Bo owszem, problemem – skoro już do nich przechodzę – jest tu brak powściągliwości. Gilmour jest gitarzystą wybitnie charakterystycznym, jego ton jest natychmiast identyfikowalny. Ale przy okazji ma tendencję do nudnego instrumentalnego gadulstwa i do wypełniania kompozycyjnej kartki artykułowanymi pięknie i z dużą emocją, za to z pewną monotonią rytmiczną i dość banalnymi motywami. Za wyobraźnią melodyczną Gilmoura w solówkach niestety często nietrudno nadążyć. Tu przydają się ograniczenia, jakie narzucał stały zespół – i przydaje się, co słychać bardzo dobrze na Luck and Strange – każde wyjście na nieco bardziej wymagające, mniej typowe terytorium.  Drugi duet z Romany w bonusowymi Yes, I Have Ghosts w folkowej stylizacji to jeden z najbardziej zaskakujących fragmentów albumu (oczywiście dla tych, którzy przegapili ten utwór w swoim czasie). Wyobrażam sobie cały album w tej stylistyce. O ile oczywiście Luck and Strange nie będzie ostatni, bo nauczyłem się klasyfikować dawnych liderów Pink Floyd jako tego, który bywa nie najciekawszym człowiekiem, ale za to bardzo pracowitego (Waters), i tego, który trochę się artystycznie leni, ale prowadzi za to dobre życie i chyba dokonuje w nim niezłych wyborów (Gilmour). Choć timing wydawniczy nowej płyty Gilmoura, opublikowanej w dniu 81. urodzin dawnego kolegi, a dziś rywala, sugeruje, że i autor Luck and Strange ma też w sobie niemało złośliwości.    

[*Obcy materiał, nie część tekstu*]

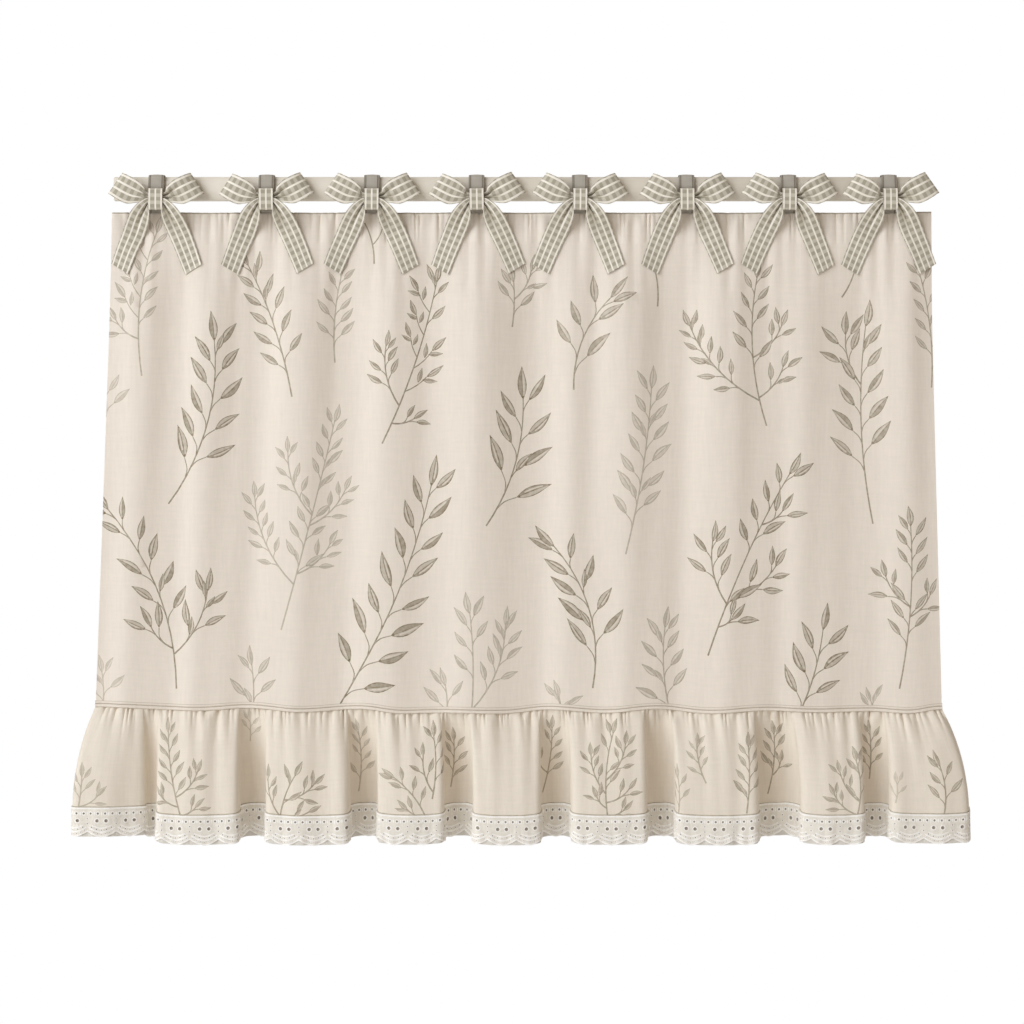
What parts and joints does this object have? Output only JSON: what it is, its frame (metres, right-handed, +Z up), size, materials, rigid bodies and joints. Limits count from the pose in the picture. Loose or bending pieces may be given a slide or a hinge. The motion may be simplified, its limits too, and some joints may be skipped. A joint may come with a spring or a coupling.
{
  "type": "oven curtain with bar",
  "caption": "Short printed linen curtain hung by fabric tabs and ribbon bows on a flat bar, with a narrow binding, a pleated ruffle and an eyelet lace edge, made to hang in front of an oven.",
  "frame": {"origin": "middle of the bar's flat back face", "axes": "+X along the bar to the right as seen from the front, +Y back towards the oven door, +Z up; the front of the curtain faces -Y"},
  "size_m": [0.6555, 0.0312, 0.4884],
  "materials": {
    "bar": "satin",
    "linen": "matte",
    "binding": "matte",
    "lace": "matte",
    "tab": "matte",
    "ribbon": "matte"
  },
  "bodies": {
    "root": {"bar": "bar", "panel": "linen", "binding": "binding", "ruffle": "linen", "lace_trim": "lace", "tab_1": "tab", "bow_loops_1": "ribbon", "bow_tails_1": "ribbon", "knot_1": "ribbon", "tab_2": "tab", "bow_loops_2": "ribbon", "bow_tails_2": "ribbon", "knot_2": "ribbon", "tab_3": "tab", "bow_loops_3": "ribbon", "bow_tails_3": "ribbon", "knot_3": "ribbon", "tab_4": "tab", "bow_loops_4": "ribbon", "bow_tails_4": "ribbon", "knot_4": "ribbon", "tab_5": "tab", "bow_loops_5": "ribbon", "bow_tails_5": "ribbon", "knot_5": "ribbon", "tab_6": "tab", "bow_loops_6": "ribbon", "bow_tails_6": "ribbon", "knot_6": "ribbon", "tab_7": "tab", "bow_loops_7": "ribbon", "bow_tails_7": "ribbon", "knot_7": "ribbon", "tab_8": "tab", "bow_loops_8": "ribbon", "bow_tails_8": "ribbon", "knot_8": "ribbon"}
  },
  "joints": []
}
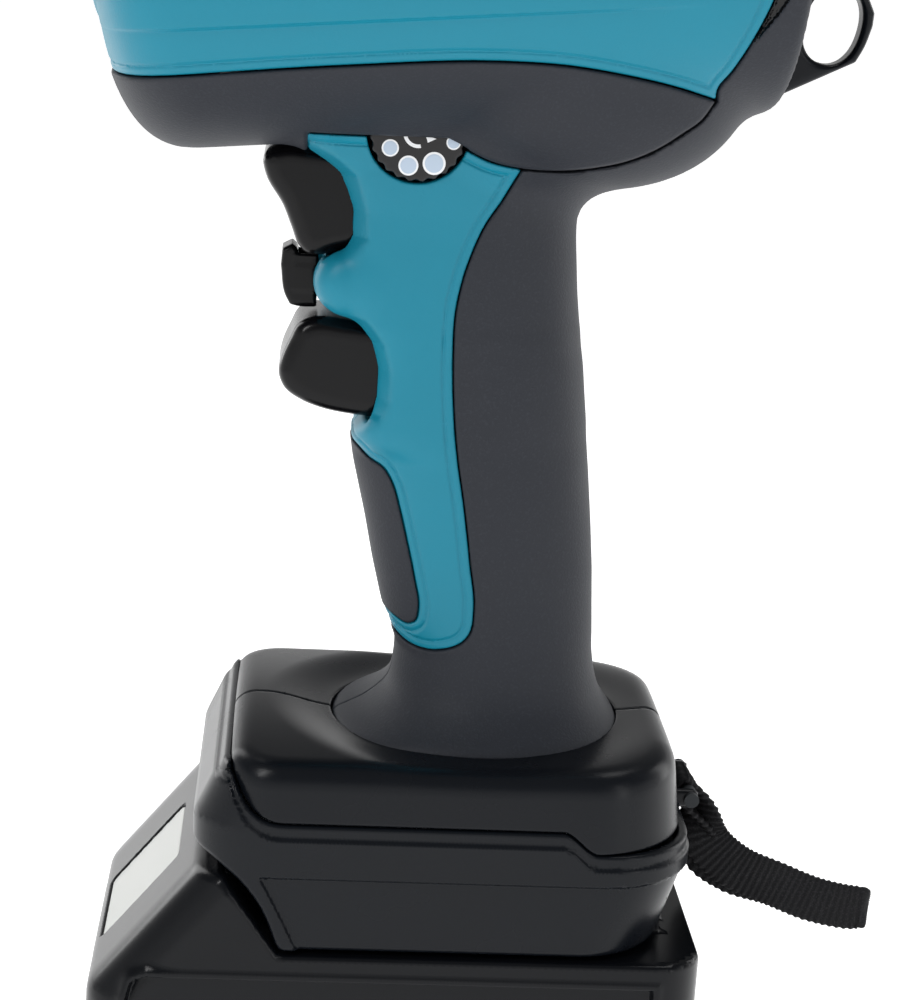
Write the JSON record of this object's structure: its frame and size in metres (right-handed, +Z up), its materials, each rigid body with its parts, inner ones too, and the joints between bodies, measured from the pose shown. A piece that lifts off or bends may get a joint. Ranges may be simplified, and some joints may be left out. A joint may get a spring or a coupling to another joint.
{
  "type": "cordless dust blower",
  "caption": "Cordless pistol-grip air blower: round motor barrel with a front nozzle, leaning soft grip with finger triggers, wide foot, slide-on battery and wrist strap.",
  "frame": {"origin": "centre of the battery pack's flat underside, which the tool stands on", "axes": "+Z up through the grip, the nozzle points towards -X, +Y across the tool"},
  "size_m": [0.2298, 0.088, 0.291],
  "materials": {
    "housing_teal": "fine satin moulded",
    "soft_grip": "fine grained soft-touch",
    "foot_black": "satin moulded",
    "control_black": "polished",
    "dial_black": "satin, white dots",
    "nozzle_black": "fine grained",
    "battery_black": "satin moulded",
    "label_grey": "blank film",
    "strap_web": "woven webbing",
    "filter_mesh": "mesh",
    "screw_steel": "zinc plated",
    "shaft_steel": "ground",
    "magnet": "ground",
    "lamination": "stamped",
    "copper": "enamelled wire",
    "contact_brass": "plated",
    "aluminium": "satin",
    "duct_plastic": "moulded",
    "mount_rubber": "soft",
    "board_green": "solder mask",
    "chip_black": "moulded",
    "lead_red": "insulation",
    "cell_wrap": "shrink wrap"
  },
  "bodies": {
    "main_body": {"air_duct": "duct_plastic", "belly_cover_left": "soft_grip", "belly_cover_right": "soft_grip", "boost_switch": "duct_plastic", "controller_board": "board_green", "controller_heatsink": "aluminium", "controller_parts": "chip_black", "dial_encoder": "duct_plastic", "fan_inlet": "duct_plastic", "foot_base": "foot_black", "foot_crown_left": "foot_black", "foot_crown_right": "foot_black", "grip_back_left": "soft_grip", "grip_back_right": "soft_grip", "grip_insert_left": "soft_grip", "grip_insert_right": "soft_grip", "hanging_loop": "foot_black", "housing_left": "housing_teal", "housing_right": "housing_teal", "housing_screws": "screw_steel", "intake_cover": "foot_black", "intake_filter": "filter_mesh", "intake_screws": "screw_steel", "lock_bracket": "control_black", "lower_trigger_spring": "screw_steel", "motor_bearings": "shaft_steel", "motor_coils": "copper", "motor_frame": "duct_plastic", "motor_leads": "lead_red", "motor_mounts": "mount_rubber", "motor_stator": "lamination", "outlet_funnel": "duct_plastic", "speed_switch": "duct_plastic", "strap_bar": "foot_black", "terminal_blades": "contact_brass", "terminal_block": "duct_plastic", "upper_trigger_spring": "screw_steel", "wrist_strap": "strap_web"},
    "upper_trigger": {"upper_trigger": "control_black"},
    "lower_trigger": {"lower_trigger": "control_black"},
    "lock_lever": {"lock_lever": "control_black"},
    "speed_dial": {"speed_dial": "dial_black"},
    "rotor": {"motor_shaft": "shaft_steel", "motor_rotor": "magnet", "impeller": "aluminium", "impeller_nut": "screw_steel"},
    "nozzle_lock_ring": {"nozzle_lock_ring": "nozzle_black"},
    "nozzle": {"nozzle": "nozzle_black"},
    "battery": {"battery_case_lower": "battery_black", "battery_case_upper": "battery_black", "battery_label": "label_grey", "battery_cells": "cell_wrap", "cell_holder_left": "duct_plastic", "cell_holder_right": "duct_plastic", "cell_straps": "contact_brass", "battery_board": "board_green", "battery_contacts": "contact_brass", "release_spring": "screw_steel"},
    "release_latch": {"release_button": "control_black", "latch_catch": "control_black"}
  },
  "joints": [
    {"name": "upper_trigger_pull", "type": "slide", "parent": "main_body", "child": "upper_trigger", "axis": [1, 0, 0], "range_m": [0, 0.006], "stiffness_N_per_m": 500, "springref_m": -0.004, "deforming": ["upper_trigger_spring"]},
    {"name": "lower_trigger_pull", "type": "slide", "parent": "main_body", "child": "lower_trigger", "axis": [1, 0, 0], "range_m": [0, 0.006], "stiffness_N_per_m": 500, "springref_m": -0.004, "deforming": ["lower_trigger_spring"]},
    {"name": "lock_lever_slide", "type": "slide", "parent": "main_body", "child": "lock_lever", "axis": [0, 1, 0], "range_m": [-0.003, 0.003]},
    {"name": "speed_dial_turn", "type": "hinge", "parent": "main_body", "child": "speed_dial", "pos_m": [-0.0034, -0.0194, 0.2004], "axis": [0, 1, 0], "range_deg": [-40, 80]},
    {"name": "rotor_spin", "type": "hinge", "parent": "main_body", "child": "rotor", "pos_m": [0, 0, 0.2425], "axis": [0.9952, 0, 0.0976], "continuous": true},
    {"name": "nozzle_lock_turn", "type": "hinge", "parent": "main_body", "child": "nozzle_lock_ring", "pos_m": [-0.07365, 0, 0.23528], "axis": [0.9952, 0, 0.0976], "range_deg": [0, 30]},
    {"name": "nozzle_pull", "type": "slide", "parent": "main_body", "child": "nozzle", "axis": [-0.9952, 0, -0.0976], "range_m": [0, 0.04]},
    {"name": "battery_slide", "type": "slide", "parent": "main_body", "child": "battery", "axis": [-1, 0, 0], "range_m": [0, 0.11]},
    {"name": "release_press", "type": "slide", "parent": "battery", "child": "release_latch", "axis": [0, 0, -1], "range_m": [0, 0.0035], "stiffness_N_per_m": 600, "springref_m": -0.004, "deforming": ["release_spring"]}
  ]
}
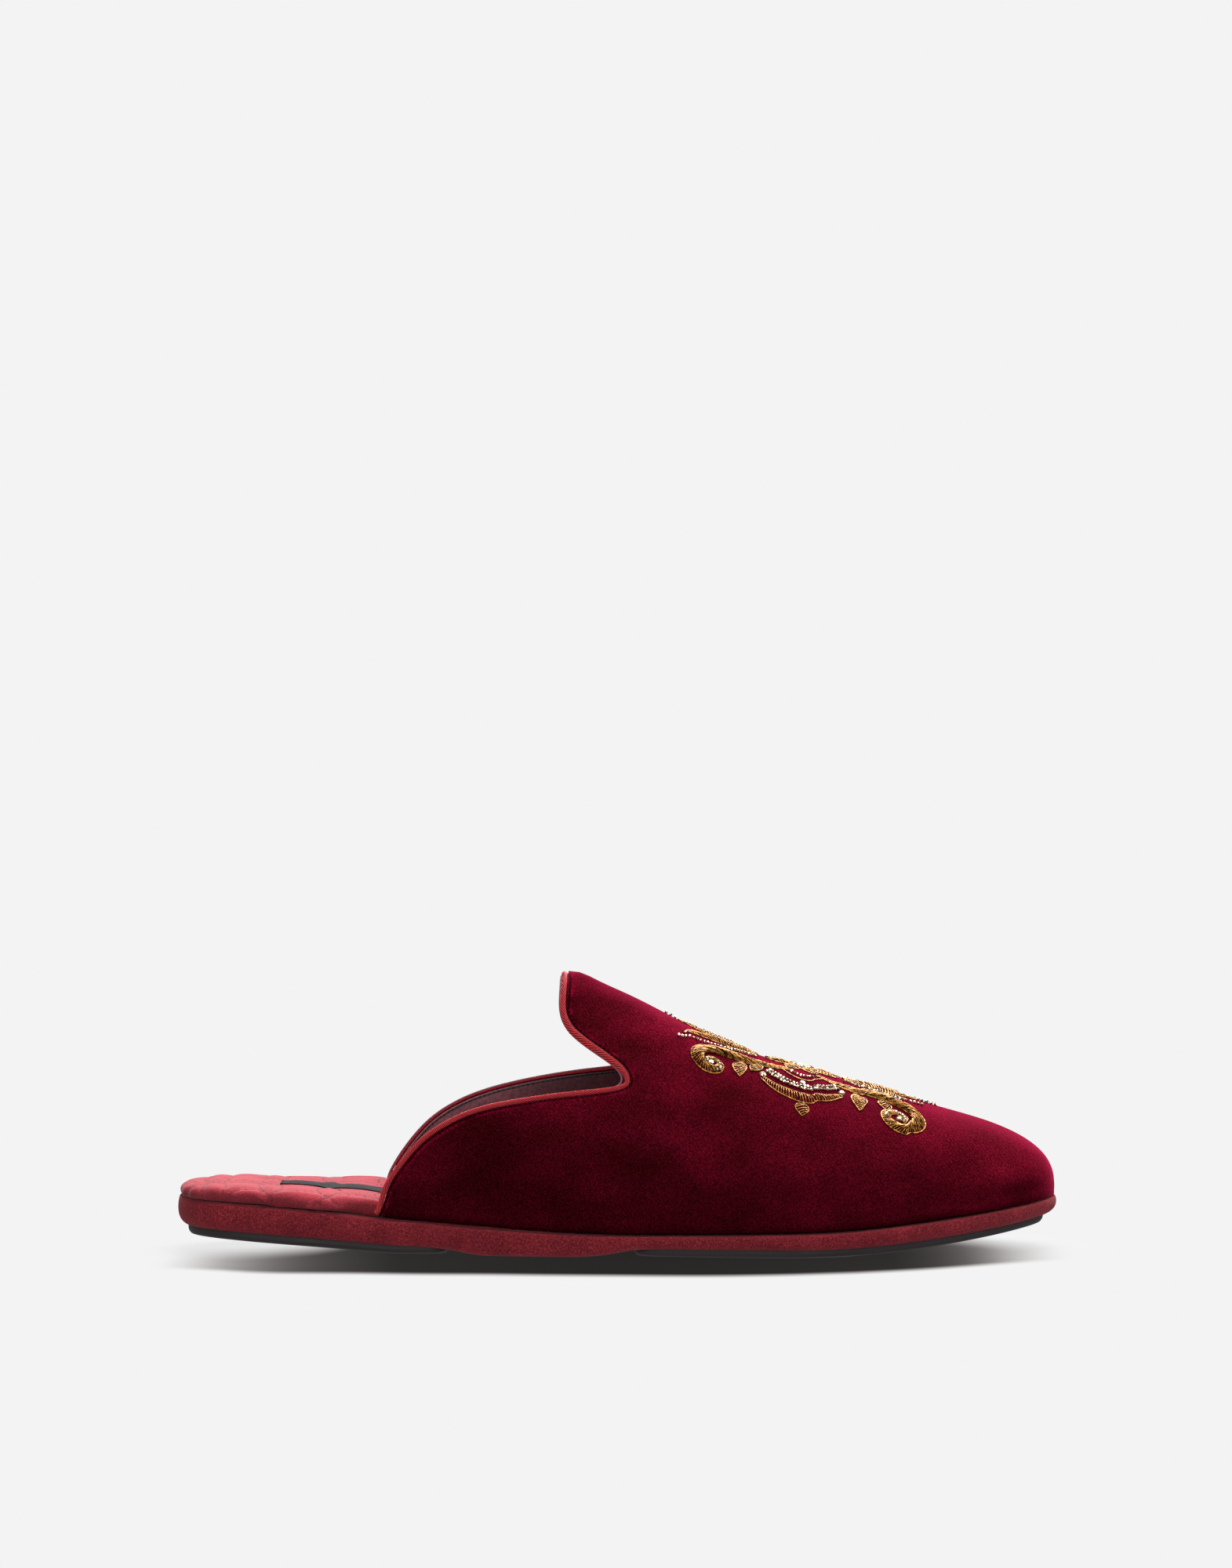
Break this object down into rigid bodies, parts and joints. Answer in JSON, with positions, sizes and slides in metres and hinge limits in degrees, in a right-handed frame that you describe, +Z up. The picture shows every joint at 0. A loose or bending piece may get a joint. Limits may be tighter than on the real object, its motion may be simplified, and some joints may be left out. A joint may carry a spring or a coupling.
{
  "type": "backless velvet slipper",
  "caption": "Backless velvet slipper for the right foot, with a corded collar, a padded quilted insole and a suede-covered sole on rubber pads.",
  "frame": {"origin": "On the floor, under the middle of the shoe's bounding box.", "axes": "+X runs from the heel to the toe, +Y to the inner side of the right foot, +Z up."},
  "size_m": [0.286, 0.0989, 0.09],
  "materials": {
    "rubber": "matt dark brown rubber",
    "suede": "red suede with a short nap",
    "insole_velvet": "quilted red velvet over a soft pad",
    "velvet": "deep burgundy velvet with a crimson sheen",
    "piping": "ribbed red twill cord",
    "lining": "smooth mauve-brown lining",
    "gold_thread": "coiled gold wire thread",
    "beads": "small faceted antique beads"
  },
  "bodies": {
    "root": {"outsole_heel": "rubber", "outsole_forefoot": "rubber", "midsole": "suede", "insole": "insole_velvet", "upper": "velvet", "collar_piping": "piping"}
  },
  "joints": []
}
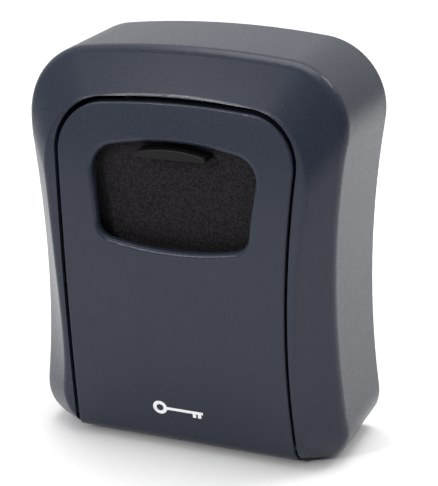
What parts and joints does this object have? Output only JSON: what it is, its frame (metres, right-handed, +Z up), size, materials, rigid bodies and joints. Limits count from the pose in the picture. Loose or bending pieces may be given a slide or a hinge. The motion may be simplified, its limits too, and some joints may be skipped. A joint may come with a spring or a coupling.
{
  "type": "wall key lock box",
  "caption": "Waisted wall-mounted key box with a drop-down door, a sliding cover over number wheels and a push-down latch.",
  "frame": {"origin": "centre of the four wall-fixing holes on the wall face, half way up the box", "axes": "+Z up, -Y out of the door toward the user, X along the width with +X to the right of a user facing the door"},
  "size_m": [0.097, 0.0434, 0.12],
  "materials": {
    "case_paint": "blue-grey powder coat with a fine texture, satin",
    "door_paint": "blue-grey powder coat with a fine texture, satin",
    "cover_black": "black, spark-eroded grain, matt",
    "black_plastic": "black, lightly grained",
    "grey_plastic": "dark grey, lightly grained",
    "button_black": "black, satin gloss",
    "dial_plastic": "black with white numerals, satin gloss",
    "brass": "turned, lightly tarnished",
    "steel": "zinc plated",
    "zinc_steel": "stamped, zinc plated",
    "spring_steel": "bare spring steel"
  },
  "bodies": {
    "case": {"body_shell": "case_paint", "hinge_pin": "steel"},
    "door": {"door_shell": "door_paint", "cover_guide": "black_plastic", "lock_case": "black_plastic", "case_screws": "steel", "rear_cover": "grey_plastic", "rear_cover_screws": "steel", "detent_spring": "spring_steel", "latch_springs": "spring_steel", "reset_spring": "spring_steel"},
    "cover": {"dial_cover": "cover_black"},
    "latch": {"latch_plate": "zinc_steel", "open_button": "button_black", "latch_rivets": "steel"},
    "reset": {"dial_axle": "steel", "axle_clips": "spring_steel", "reset_lever": "zinc_steel"},
    "wheel_1": {"dial_1": "dial_plastic", "code_cam_1": "brass"},
    "wheel_2": {"dial_2": "dial_plastic", "code_cam_2": "brass"},
    "wheel_3": {"dial_3": "dial_plastic", "code_cam_3": "brass"},
    "wheel_4": {"dial_4": "dial_plastic", "code_cam_4": "brass"}
  },
  "joints": [
    {"name": "door_hinge", "type": "hinge", "parent": "case", "child": "door", "pos_m": [0, -0.03224, -0.0542], "axis": [1, 0, 0], "range_deg": [0, 80]},
    {"name": "cover_slide", "type": "slide", "parent": "door", "child": "cover", "axis": [0, 0, -1], "range_m": [0, 0.024]},
    {"name": "latch_press", "type": "slide", "parent": "door", "child": "latch", "axis": [0, 0, -1], "range_m": [0, 0.003], "stiffness_N_per_m": 400, "springref_m": -0.002, "deforming": ["latch_springs"]},
    {"name": "reset_slide", "type": "slide", "parent": "door", "child": "reset", "axis": [1, 0, 0], "range_m": [0, 0.0015], "stiffness_N_per_m": 400, "springref_m": -0.002, "deforming": ["reset_spring"]},
    {"name": "dial_1_spin", "type": "hinge", "parent": "door", "child": "wheel_1", "pos_m": [-0.0135, -0.027, 0.018], "axis": [1, 0, 0], "continuous": true},
    {"name": "dial_2_spin", "type": "hinge", "parent": "door", "child": "wheel_2", "pos_m": [-0.0045, -0.027, 0.018], "axis": [1, 0, 0], "continuous": true},
    {"name": "dial_3_spin", "type": "hinge", "parent": "door", "child": "wheel_3", "pos_m": [0.0045, -0.027, 0.018], "axis": [1, 0, 0], "continuous": true},
    {"name": "dial_4_spin", "type": "hinge", "parent": "door", "child": "wheel_4", "pos_m": [0.0135, -0.027, 0.018], "axis": [1, 0, 0], "continuous": true}
  ]
}
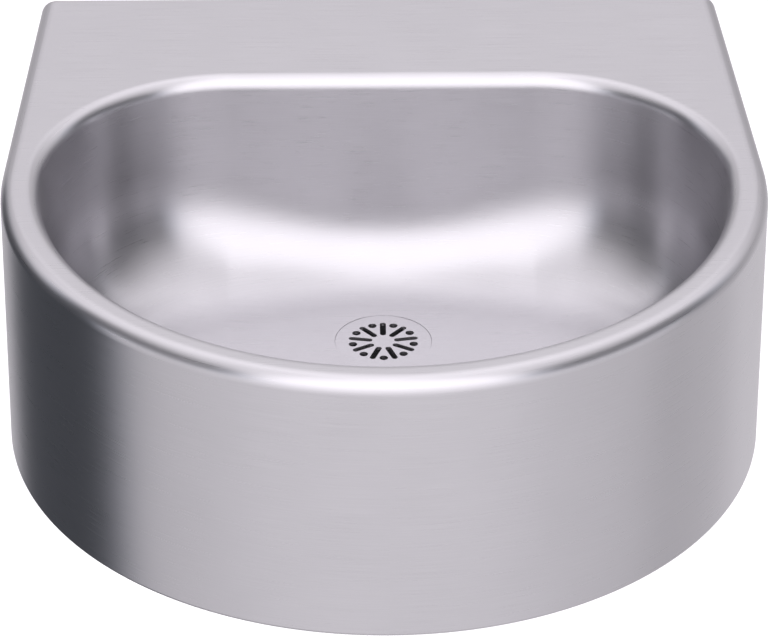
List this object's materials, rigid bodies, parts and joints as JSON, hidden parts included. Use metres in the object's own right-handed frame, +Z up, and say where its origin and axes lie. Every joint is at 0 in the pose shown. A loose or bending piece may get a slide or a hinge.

Tym, co do nowej płyty przekonuje – poza wspomnianymi najciekawszymi momentami – jest niezła, choć bardzo „przezroczysta” produkcja, zrealizowana z pomocą Charliego Andrew znanego m.in. ze współpracy z Alt-J. A także skład zespołu – sekcja rytmiczna Guy Pratt i Steve Gadd potrafi podtrzymać napięcie, nawet gdy zaczyna brakować kompozycyjnej pary. Dzisiejszy koncert też wykonawczo zapowiada się nieźle (jest zresztą drugi obiecujący wykonawczo koncert – w warszawskim Jassmine wystąpią dziś na żywo EABS z Brianem Jacksonem, tym od Gila Scotta-Herona!). 

A to bonusowe jam-session z kanciapy Gilmoura nagrane z Wrightem przed 17 laty? W ogóle bym je sobie darował. To trochę jak zaglądanie do kuchni w restauracji, która z perspektywy sali wygląda okazale. Chyba że ktoś chce spojrzeć na Gilmoura jako zwykłego śmiertelnika. Tylko nie wiem, po co tego szukać tak daleko – jest to przecież leitmotiv tekstów na nowej płycie (sądząc po naprawdę wzruszających wpisach wiekowych fanów PF w internecie – to słuszny kierunek). A kto wie, może i całej twórczości solowej jej autora.